Task brief
Report all lines holding "metres".

Records that describe objects
————
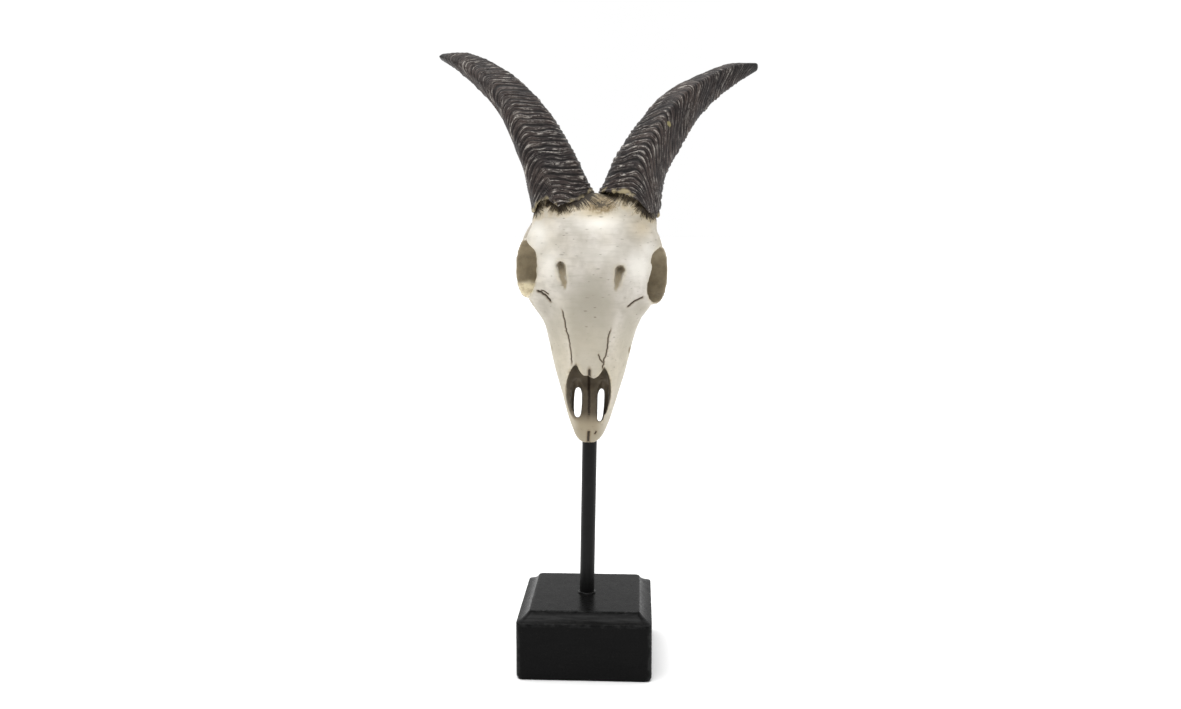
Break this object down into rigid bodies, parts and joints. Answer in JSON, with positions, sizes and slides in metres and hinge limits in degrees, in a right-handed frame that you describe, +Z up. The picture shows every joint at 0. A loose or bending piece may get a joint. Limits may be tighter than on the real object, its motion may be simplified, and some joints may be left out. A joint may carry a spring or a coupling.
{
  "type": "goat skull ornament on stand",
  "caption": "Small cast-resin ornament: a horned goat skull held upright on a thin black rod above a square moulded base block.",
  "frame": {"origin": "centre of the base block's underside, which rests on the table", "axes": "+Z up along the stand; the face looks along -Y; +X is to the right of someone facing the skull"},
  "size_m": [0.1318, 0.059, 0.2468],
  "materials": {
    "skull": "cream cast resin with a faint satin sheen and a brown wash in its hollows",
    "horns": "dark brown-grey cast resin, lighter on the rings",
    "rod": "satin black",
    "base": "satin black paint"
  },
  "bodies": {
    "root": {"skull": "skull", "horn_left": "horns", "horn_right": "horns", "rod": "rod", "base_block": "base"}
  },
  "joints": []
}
————
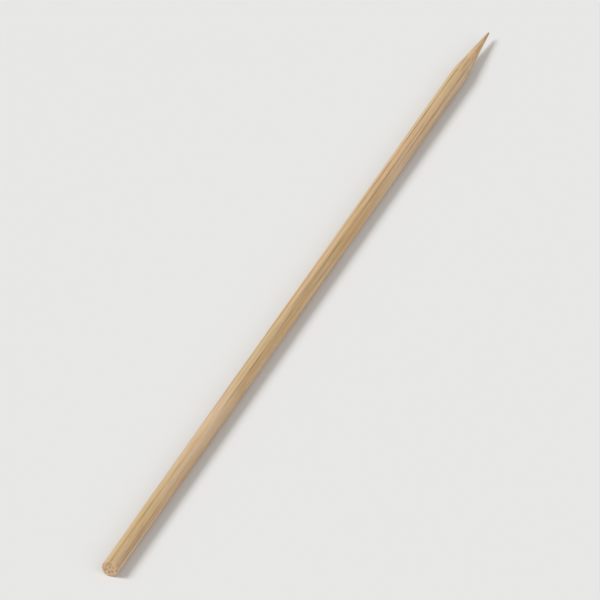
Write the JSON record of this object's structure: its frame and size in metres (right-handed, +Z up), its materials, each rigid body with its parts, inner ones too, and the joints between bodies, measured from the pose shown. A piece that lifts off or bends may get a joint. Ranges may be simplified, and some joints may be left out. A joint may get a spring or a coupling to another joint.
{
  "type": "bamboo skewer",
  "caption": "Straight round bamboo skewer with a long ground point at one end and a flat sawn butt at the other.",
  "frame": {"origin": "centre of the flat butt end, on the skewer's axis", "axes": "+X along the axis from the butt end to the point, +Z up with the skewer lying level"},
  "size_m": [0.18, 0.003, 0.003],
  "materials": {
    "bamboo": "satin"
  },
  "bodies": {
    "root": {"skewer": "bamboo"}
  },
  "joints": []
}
————
Response
Break this object down into rigid bodies, parts and joints. Answer in JSON, with positions, sizes and slides in metres and hinge limits in degrees, in a right-handed frame that you describe, +Z up. The picture shows every joint at 0. A loose or bending piece may get a joint. Limits may be tighter than on the real object, its motion may be simplified, and some joints may be left out. A joint may carry a spring or a coupling.
Write the JSON record of this object's structure: its frame and size in metres (right-handed, +Z up), its materials, each rigid body with its parts, inner ones too, and the joints between bodies, measured from the pose shown. A piece that lifts off or bends may get a joint. Ranges may be simplified, and some joints may be left out. A joint may get a spring or a coupling to another joint.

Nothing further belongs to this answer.